TASK: Can all of these lines be returned exactly?

DATA SHOWN:
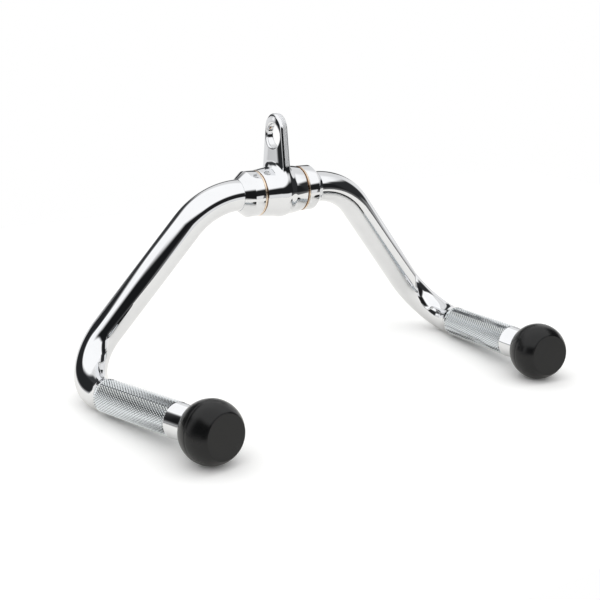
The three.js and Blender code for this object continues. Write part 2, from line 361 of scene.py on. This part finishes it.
def knurl_band(low_ring, high_ring, at, first_free):
    """Cut diamonds between two rings of points: at(column, along, radius) places a point."""
    start, end = KNURL_START + KNURL_RIM_WIDTH, KNURL_END - KNURL_RIM_WIDTH
    rows = 2 * round((end - start) / DIAMOND_LENGTH)
    points, faces = [], []
    # The points at the diamonds' feet, by column and row. The first and last rows lie on the rims.
    low = {}

    def new_point(column, row, radius):
        points.append(at(column, start + (end - start) * row / rows, radius))
        return first_free + len(points) - 1

    for k in range(COLUMNS):
        low[k, 0], low[k, rows] = low_ring[k], high_ring[k]
    for row in range(1, rows):
        for column in range(row % 2, COLUMNS, 2):
            low[column, row] = new_point(column, row, KNURL_ROOT)
    for row in range(rows + 1):
        for column in range((row + 1) % 2, COLUMNS, 2):
            left, right = (column - 1) % COLUMNS, (column + 1) % COLUMNS
            if row == 0:
                faces.append((low[left, 0], low[column, 0], low[column, 1]))
                faces.append((low[column, 0], low[right, 0], low[column, 1]))
                continue
            if row == rows:
                faces.append((low[left, rows], low[column, rows - 1], low[column, rows]))
                faces.append((low[column, rows], low[column, rows - 1], low[right, rows]))
                continue
            foot = [low[left, row], low[column, row - 1], low[right, row], low[column, row + 1]]
            top = [
                new_point(column - DIAMOND_FLAT, row, KNURL_TOP),
                new_point(column, row - DIAMOND_FLAT, KNURL_TOP),
                new_point(column + DIAMOND_FLAT, row, KNURL_TOP),
                new_point(column, row + DIAMOND_FLAT, KNURL_TOP),
            ]
            faces.append(tuple(top))
            for k in range(4):
                n = (k + 1) % 4
                faces.append((foot[k], foot[n], top[n], top[k]))
    return points, faces


def bent_bar(plain, knurled):
    """The whole bar in one mesh: its right half and the mirror image of it."""
    rings, past_diamonds = bar_rings()
    pairs = spokes(rings)
    points, faces, diamonds = [], [], []
    for side in (1, -1):
        flip = np.array((side, 1, 1))
        base = len(points)
        for (place, along, radius), (across, over) in zip(rings, pairs):
            for k in range(COLUMNS):
                angle = 2 * math.pi * k / COLUMNS
                spoke = math.cos(angle) * across + math.sin(angle) * over
                points.append((place + radius * spoke) * flip)
        own = []
        for row in range(len(rings) - 1):
            if row == past_diamonds - 1:
                continue
            a, b = base + row * COLUMNS, base + (row + 1) * COLUMNS
            for k in range(COLUMNS):
                n = (k + 1) % COLUMNS
                own.append((a + k, a + n, b + n, b + k))
        last_ring = base + (len(rings) - 1) * COLUMNS
        own.append(tuple(range(last_ring, last_ring + COLUMNS)))
        across, over = pairs[past_diamonds]

        def at(column, along, radius):
            angle = 2 * math.pi * column / COLUMNS
            spoke = math.cos(angle) * across + math.sin(angle) * over
            return (ball_centre + grip_along * along + radius * spoke) * flip

        high_ring = [base + past_diamonds * COLUMNS + k for k in range(COLUMNS)]
        low_ring = [k - COLUMNS for k in high_ring]
        cut_points, cut_faces = knurl_band(low_ring, high_ring, at, len(points))
        points += cut_points
        first = len(faces) + len(own)
        diamonds += range(first, first + len(cut_faces))
        own += cut_faces
        faces += own if side > 0 else [tuple(reversed(face)) for face in own]
    # The two halves share the ring in the middle of the bar.
    half = len(points) // 2
    number = [*range(half), *range(COLUMNS), *range(half, 2 * half - COLUMNS)]
    faces = [tuple(number[k] for k in face) for face in faces]
    del points[half : half + COLUMNS]
    return make_piece(
        "bent_bar",
        points,
        faces,
        STANDING,
        "handle",
        "bar",
        [plain, knurled],
        flat=diamonds,
        second=diamonds,
    )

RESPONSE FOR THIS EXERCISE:
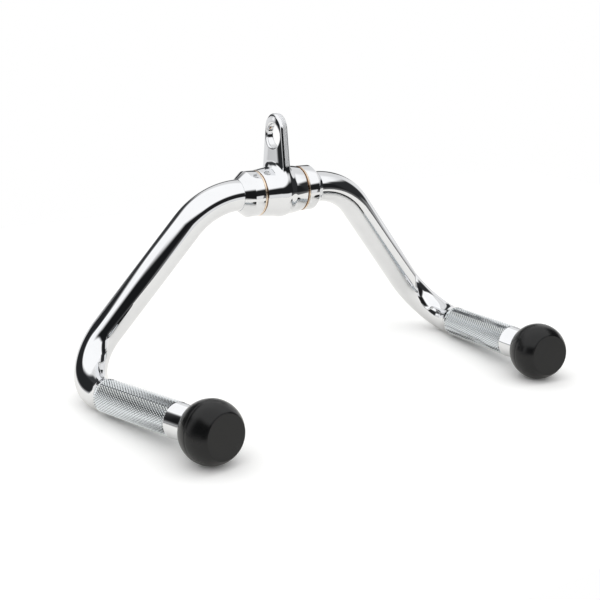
The three.js and Blender code for this object continues. Write part 2, from line 361 of scene.py on. This part finishes it.
def knurl_band(low_ring, high_ring, at, first_free):
    """Cut diamonds between two rings of points: at(column, along, radius) places a point."""
    start, end = KNURL_START + KNURL_RIM_WIDTH, KNURL_END - KNURL_RIM_WIDTH
    rows = 2 * round((end - start) / DIAMOND_LENGTH)
    points, faces = [], []
    # The points at the diamonds' feet, by column and row. The first and last rows lie on the rims.
    low = {}

    def new_point(column, row, radius):
        points.append(at(column, start + (end - start) * row / rows, radius))
        return first_free + len(points) - 1

    for k in range(COLUMNS):
        low[k, 0], low[k, rows] = low_ring[k], high_ring[k]
    for row in range(1, rows):
        for column in range(row % 2, COLUMNS, 2):
            low[column, row] = new_point(column, row, KNURL_ROOT)
    for row in range(rows + 1):
        for column in range((row + 1) % 2, COLUMNS, 2):
            left, right = (column - 1) % COLUMNS, (column + 1) % COLUMNS
            if row == 0:
                faces.append((low[left, 0], low[column, 0], low[column, 1]))
                faces.append((low[column, 0], low[right, 0], low[column, 1]))
                continue
            if row == rows:
                faces.append((low[left, rows], low[column, rows - 1], low[column, rows]))
                faces.append((low[column, rows], low[column, rows - 1], low[right, rows]))
                continue
            foot = [low[left, row], low[column, row - 1], low[right, row], low[column, row + 1]]
            top = [
                new_point(column - DIAMOND_FLAT, row, KNURL_TOP),
                new_point(column, row - DIAMOND_FLAT, KNURL_TOP),
                new_point(column + DIAMOND_FLAT, row, KNURL_TOP),
                new_point(column, row + DIAMOND_FLAT, KNURL_TOP),
            ]
            faces.append(tuple(top))
            for k in range(4):
                n = (k + 1) % 4
                faces.append((foot[k], foot[n], top[n], top[k]))
    return points, faces


def bent_bar(plain, knurled):
    """The whole bar in one mesh: its right half and the mirror image of it."""
    rings, past_diamonds = bar_rings()
    pairs = spokes(rings)
    points, faces, diamonds = [], [], []
    for side in (1, -1):
        flip = np.array((side, 1, 1))
        base = len(points)
        for (place, along, radius), (across, over) in zip(rings, pairs):
            for k in range(COLUMNS):
                angle = 2 * math.pi * k / COLUMNS
                spoke = math.cos(angle) * across + math.sin(angle) * over
                points.append((place + radius * spoke) * flip)
        own = []
        for row in range(len(rings) - 1):
            if row == past_diamonds - 1:
                continue
            a, b = base + row * COLUMNS, base + (row + 1) * COLUMNS
            for k in range(COLUMNS):
                n = (k + 1) % COLUMNS
                own.append((a + k, a + n, b + n, b + k))
        last_ring = base + (len(rings) - 1) * COLUMNS
        own.append(tuple(range(last_ring, last_ring + COLUMNS)))
        across, over = pairs[past_diamonds]

        def at(column, along, radius):
            angle = 2 * math.pi * column / COLUMNS
            spoke = math.cos(angle) * across + math.sin(angle) * over
            return (ball_centre + grip_along * along + radius * spoke) * flip

        high_ring = [base + past_diamonds * COLUMNS + k for k in range(COLUMNS)]
        low_ring = [k - COLUMNS for k in high_ring]
        cut_points, cut_faces = knurl_band(low_ring, high_ring, at, len(points))
        points += cut_points
        first = len(faces) + len(own)
        diamonds += range(first, first + len(cut_faces))
        own += cut_faces
        faces += own if side > 0 else [tuple(reversed(face)) for face in own]
    # The two halves share the ring in the middle of the bar.
    half = len(points) // 2
    number = [*range(half), *range(COLUMNS), *range(half, 2 * half - COLUMNS)]
    faces = [tuple(number[k] for k in face) for face in faces]
    del points[half : half + COLUMNS]
    return make_piece(
        "bent_bar",
        points,
        faces,
        STANDING,
        "handle",
        "bar",
        [plain, knurled],
        flat=diamonds,
        second=diamonds,
    )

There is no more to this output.